*Exercise materials:*

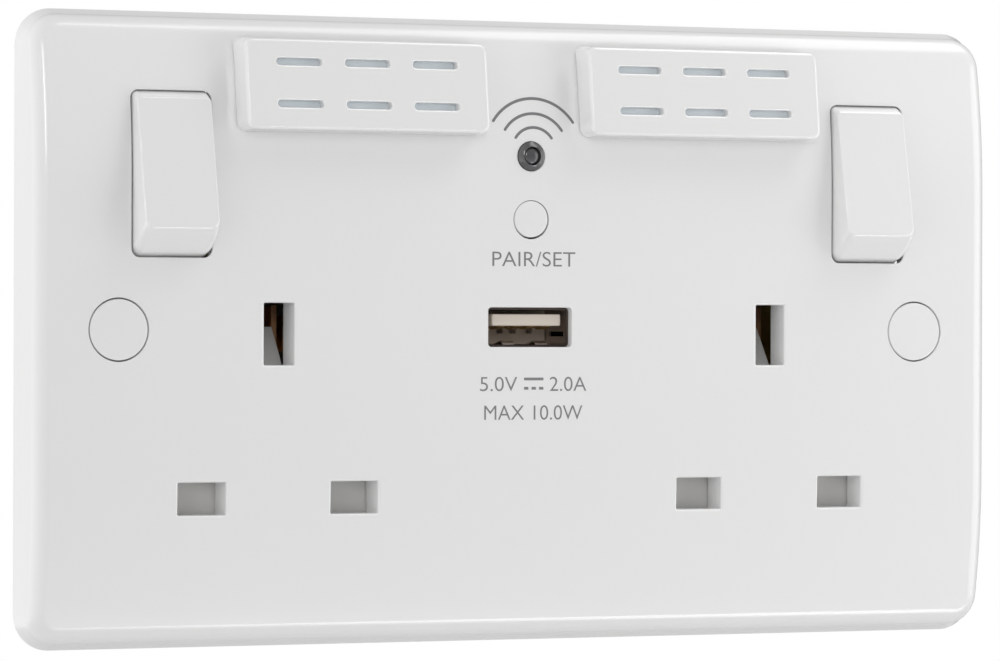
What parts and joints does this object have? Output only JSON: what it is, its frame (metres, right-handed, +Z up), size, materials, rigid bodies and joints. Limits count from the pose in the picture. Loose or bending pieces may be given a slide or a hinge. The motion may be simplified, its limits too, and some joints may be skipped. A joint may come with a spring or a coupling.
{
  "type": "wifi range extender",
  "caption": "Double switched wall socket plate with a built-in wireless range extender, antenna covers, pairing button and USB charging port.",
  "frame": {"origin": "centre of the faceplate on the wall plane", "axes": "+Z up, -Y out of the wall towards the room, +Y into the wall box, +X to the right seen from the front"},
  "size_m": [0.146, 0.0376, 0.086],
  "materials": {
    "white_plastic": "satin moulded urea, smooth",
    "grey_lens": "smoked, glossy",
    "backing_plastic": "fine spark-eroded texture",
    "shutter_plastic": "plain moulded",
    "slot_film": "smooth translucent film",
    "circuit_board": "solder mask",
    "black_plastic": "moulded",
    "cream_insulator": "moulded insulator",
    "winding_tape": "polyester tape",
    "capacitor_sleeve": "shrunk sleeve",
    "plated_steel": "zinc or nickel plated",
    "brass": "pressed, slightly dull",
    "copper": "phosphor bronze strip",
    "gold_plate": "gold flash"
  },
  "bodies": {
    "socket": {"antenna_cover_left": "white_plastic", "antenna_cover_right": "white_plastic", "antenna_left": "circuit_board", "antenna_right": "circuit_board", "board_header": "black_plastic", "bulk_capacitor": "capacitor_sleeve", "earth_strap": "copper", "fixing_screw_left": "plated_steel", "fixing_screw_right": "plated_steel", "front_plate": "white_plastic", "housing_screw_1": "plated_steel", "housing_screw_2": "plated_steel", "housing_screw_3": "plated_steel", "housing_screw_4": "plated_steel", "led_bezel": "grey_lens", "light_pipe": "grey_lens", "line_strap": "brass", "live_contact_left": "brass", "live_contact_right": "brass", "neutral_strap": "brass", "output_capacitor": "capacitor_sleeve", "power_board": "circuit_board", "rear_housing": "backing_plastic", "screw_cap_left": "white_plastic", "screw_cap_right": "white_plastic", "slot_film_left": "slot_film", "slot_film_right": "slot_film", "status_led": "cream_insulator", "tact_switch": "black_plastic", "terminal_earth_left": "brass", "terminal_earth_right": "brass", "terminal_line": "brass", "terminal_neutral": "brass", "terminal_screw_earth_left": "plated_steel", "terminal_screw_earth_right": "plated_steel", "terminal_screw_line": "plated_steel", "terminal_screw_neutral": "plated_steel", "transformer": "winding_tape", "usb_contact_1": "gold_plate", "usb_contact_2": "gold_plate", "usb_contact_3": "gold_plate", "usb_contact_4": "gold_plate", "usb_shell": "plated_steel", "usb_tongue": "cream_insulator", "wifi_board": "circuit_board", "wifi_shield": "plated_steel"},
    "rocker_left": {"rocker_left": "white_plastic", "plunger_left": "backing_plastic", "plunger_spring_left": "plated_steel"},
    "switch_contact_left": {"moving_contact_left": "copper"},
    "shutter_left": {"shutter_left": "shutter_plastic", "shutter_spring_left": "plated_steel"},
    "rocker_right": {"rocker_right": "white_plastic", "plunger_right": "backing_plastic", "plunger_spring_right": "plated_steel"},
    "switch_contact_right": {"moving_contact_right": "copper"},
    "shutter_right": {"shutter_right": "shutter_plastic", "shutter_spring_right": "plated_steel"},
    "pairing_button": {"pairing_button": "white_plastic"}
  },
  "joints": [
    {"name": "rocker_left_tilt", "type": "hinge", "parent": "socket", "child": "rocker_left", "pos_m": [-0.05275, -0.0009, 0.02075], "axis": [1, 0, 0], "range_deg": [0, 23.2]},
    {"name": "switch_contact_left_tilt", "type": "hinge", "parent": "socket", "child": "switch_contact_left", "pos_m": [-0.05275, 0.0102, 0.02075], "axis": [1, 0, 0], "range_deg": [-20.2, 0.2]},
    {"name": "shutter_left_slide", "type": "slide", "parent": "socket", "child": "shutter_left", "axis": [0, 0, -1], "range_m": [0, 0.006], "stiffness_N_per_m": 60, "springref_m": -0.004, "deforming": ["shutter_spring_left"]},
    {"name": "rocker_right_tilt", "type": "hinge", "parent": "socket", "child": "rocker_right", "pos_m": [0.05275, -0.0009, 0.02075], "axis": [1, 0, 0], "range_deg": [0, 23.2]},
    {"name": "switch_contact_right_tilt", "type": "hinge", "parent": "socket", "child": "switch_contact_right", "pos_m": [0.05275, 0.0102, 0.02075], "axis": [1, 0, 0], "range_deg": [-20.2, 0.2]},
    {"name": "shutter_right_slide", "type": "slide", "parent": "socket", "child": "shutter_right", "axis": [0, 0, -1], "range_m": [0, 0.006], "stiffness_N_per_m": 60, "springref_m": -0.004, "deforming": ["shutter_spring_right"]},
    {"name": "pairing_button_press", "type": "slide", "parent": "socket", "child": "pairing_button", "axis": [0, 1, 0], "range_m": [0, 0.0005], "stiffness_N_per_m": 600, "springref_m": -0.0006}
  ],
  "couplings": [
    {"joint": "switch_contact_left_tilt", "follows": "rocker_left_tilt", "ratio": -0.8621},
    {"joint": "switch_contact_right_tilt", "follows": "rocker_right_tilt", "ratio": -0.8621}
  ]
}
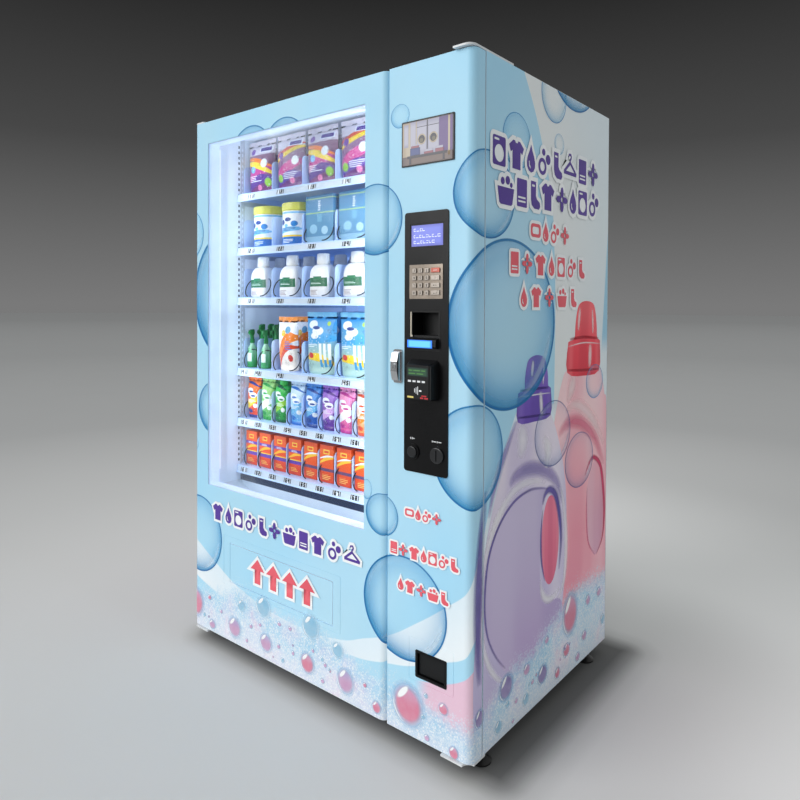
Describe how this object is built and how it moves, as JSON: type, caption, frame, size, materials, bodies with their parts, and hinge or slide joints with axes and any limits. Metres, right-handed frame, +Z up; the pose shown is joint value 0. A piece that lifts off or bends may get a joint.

*Exercise objective:*
Return the material in full, exactly as shown.

*Written solution:*
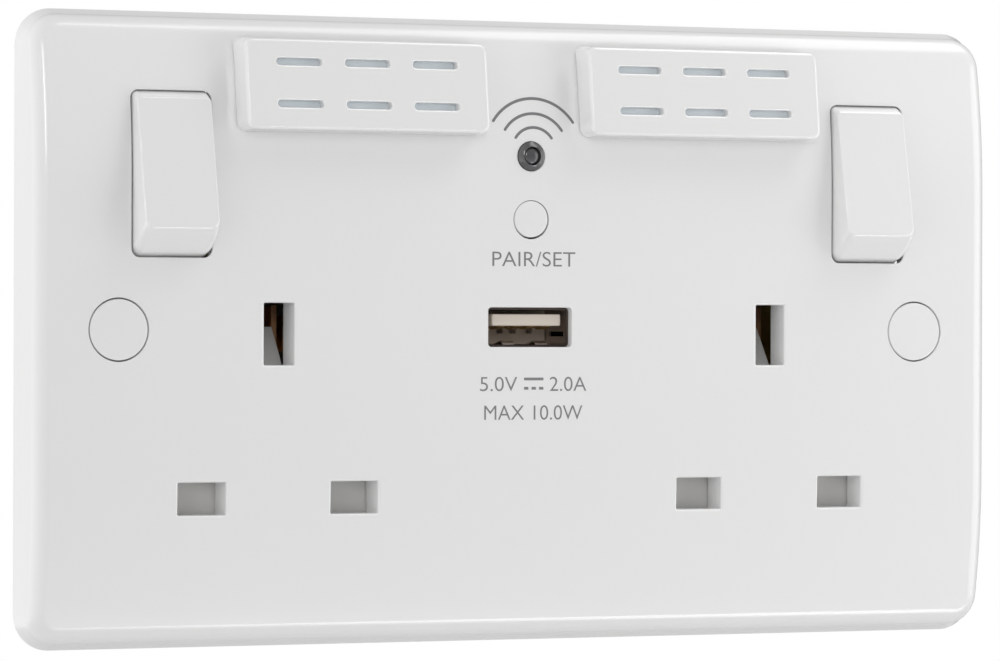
What parts and joints does this object have? Output only JSON: what it is, its frame (metres, right-handed, +Z up), size, materials, rigid bodies and joints. Limits count from the pose in the picture. Loose or bending pieces may be given a slide or a hinge. The motion may be simplified, its limits too, and some joints may be skipped. A joint may come with a spring or a coupling.
{
  "type": "wifi range extender",
  "caption": "Double switched wall socket plate with a built-in wireless range extender, antenna covers, pairing button and USB charging port.",
  "frame": {"origin": "centre of the faceplate on the wall plane", "axes": "+Z up, -Y out of the wall towards the room, +Y into the wall box, +X to the right seen from the front"},
  "size_m": [0.146, 0.0376, 0.086],
  "materials": {
    "white_plastic": "satin moulded urea, smooth",
    "grey_lens": "smoked, glossy",
    "backing_plastic": "fine spark-eroded texture",
    "shutter_plastic": "plain moulded",
    "slot_film": "smooth translucent film",
    "circuit_board": "solder mask",
    "black_plastic": "moulded",
    "cream_insulator": "moulded insulator",
    "winding_tape": "polyester tape",
    "capacitor_sleeve": "shrunk sleeve",
    "plated_steel": "zinc or nickel plated",
    "brass": "pressed, slightly dull",
    "copper": "phosphor bronze strip",
    "gold_plate": "gold flash"
  },
  "bodies": {
    "socket": {"antenna_cover_left": "white_plastic", "antenna_cover_right": "white_plastic", "antenna_left": "circuit_board", "antenna_right": "circuit_board", "board_header": "black_plastic", "bulk_capacitor": "capacitor_sleeve", "earth_strap": "copper", "fixing_screw_left": "plated_steel", "fixing_screw_right": "plated_steel", "front_plate": "white_plastic", "housing_screw_1": "plated_steel", "housing_screw_2": "plated_steel", "housing_screw_3": "plated_steel", "housing_screw_4": "plated_steel", "led_bezel": "grey_lens", "light_pipe": "grey_lens", "line_strap": "brass", "live_contact_left": "brass", "live_contact_right": "brass", "neutral_strap": "brass", "output_capacitor": "capacitor_sleeve", "power_board": "circuit_board", "rear_housing": "backing_plastic", "screw_cap_left": "white_plastic", "screw_cap_right": "white_plastic", "slot_film_left": "slot_film", "slot_film_right": "slot_film", "status_led": "cream_insulator", "tact_switch": "black_plastic", "terminal_earth_left": "brass", "terminal_earth_right": "brass", "terminal_line": "brass", "terminal_neutral": "brass", "terminal_screw_earth_left": "plated_steel", "terminal_screw_earth_right": "plated_steel", "terminal_screw_line": "plated_steel", "terminal_screw_neutral": "plated_steel", "transformer": "winding_tape", "usb_contact_1": "gold_plate", "usb_contact_2": "gold_plate", "usb_contact_3": "gold_plate", "usb_contact_4": "gold_plate", "usb_shell": "plated_steel", "usb_tongue": "cream_insulator", "wifi_board": "circuit_board", "wifi_shield": "plated_steel"},
    "rocker_left": {"rocker_left": "white_plastic", "plunger_left": "backing_plastic", "plunger_spring_left": "plated_steel"},
    "switch_contact_left": {"moving_contact_left": "copper"},
    "shutter_left": {"shutter_left": "shutter_plastic", "shutter_spring_left": "plated_steel"},
    "rocker_right": {"rocker_right": "white_plastic", "plunger_right": "backing_plastic", "plunger_spring_right": "plated_steel"},
    "switch_contact_right": {"moving_contact_right": "copper"},
    "shutter_right": {"shutter_right": "shutter_plastic", "shutter_spring_right": "plated_steel"},
    "pairing_button": {"pairing_button": "white_plastic"}
  },
  "joints": [
    {"name": "rocker_left_tilt", "type": "hinge", "parent": "socket", "child": "rocker_left", "pos_m": [-0.05275, -0.0009, 0.02075], "axis": [1, 0, 0], "range_deg": [0, 23.2]},
    {"name": "switch_contact_left_tilt", "type": "hinge", "parent": "socket", "child": "switch_contact_left", "pos_m": [-0.05275, 0.0102, 0.02075], "axis": [1, 0, 0], "range_deg": [-20.2, 0.2]},
    {"name": "shutter_left_slide", "type": "slide", "parent": "socket", "child": "shutter_left", "axis": [0, 0, -1], "range_m": [0, 0.006], "stiffness_N_per_m": 60, "springref_m": -0.004, "deforming": ["shutter_spring_left"]},
    {"name": "rocker_right_tilt", "type": "hinge", "parent": "socket", "child": "rocker_right", "pos_m": [0.05275, -0.0009, 0.02075], "axis": [1, 0, 0], "range_deg": [0, 23.2]},
    {"name": "switch_contact_right_tilt", "type": "hinge", "parent": "socket", "child": "switch_contact_right", "pos_m": [0.05275, 0.0102, 0.02075], "axis": [1, 0, 0], "range_deg": [-20.2, 0.2]},
    {"name": "shutter_right_slide", "type": "slide", "parent": "socket", "child": "shutter_right", "axis": [0, 0, -1], "range_m": [0, 0.006], "stiffness_N_per_m": 60, "springref_m": -0.004, "deforming": ["shutter_spring_right"]},
    {"name": "pairing_button_press", "type": "slide", "parent": "socket", "child": "pairing_button", "axis": [0, 1, 0], "range_m": [0, 0.0005], "stiffness_N_per_m": 600, "springref_m": -0.0006}
  ],
  "couplings": [
    {"joint": "switch_contact_left_tilt", "follows": "rocker_left_tilt", "ratio": -0.8621},
    {"joint": "switch_contact_right_tilt", "follows": "rocker_right_tilt", "ratio": -0.8621}
  ]
}
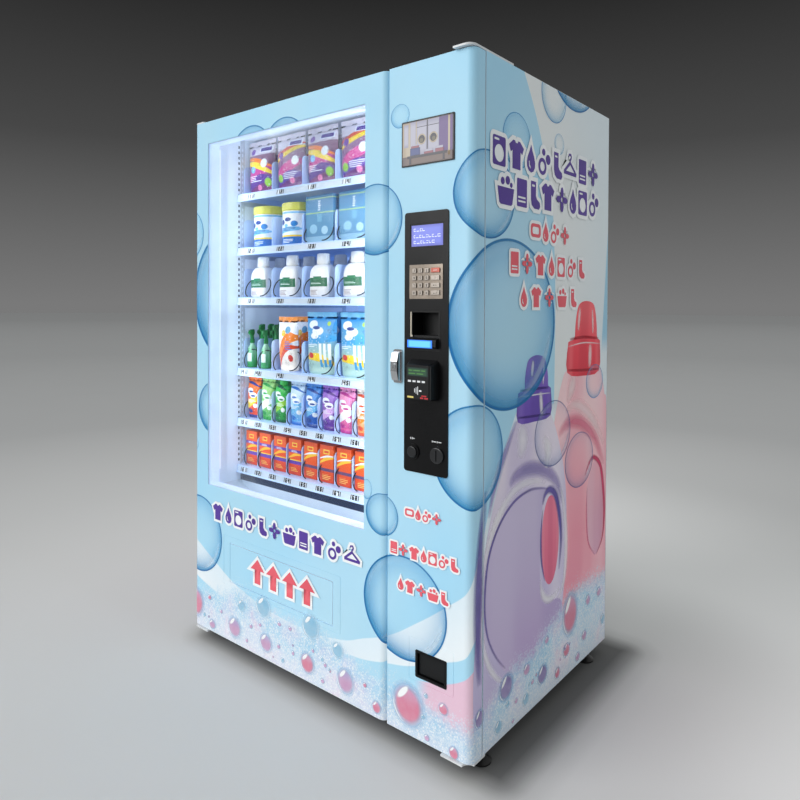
Describe how this object is built and how it moves, as JSON: type, caption, frame, size, materials, bodies with their parts, and hinge or slide joints with axes and any limits. Metres, right-handed frame, +Z up; the pose shown is joint value 0. A piece that lifts off or bends may get a joint.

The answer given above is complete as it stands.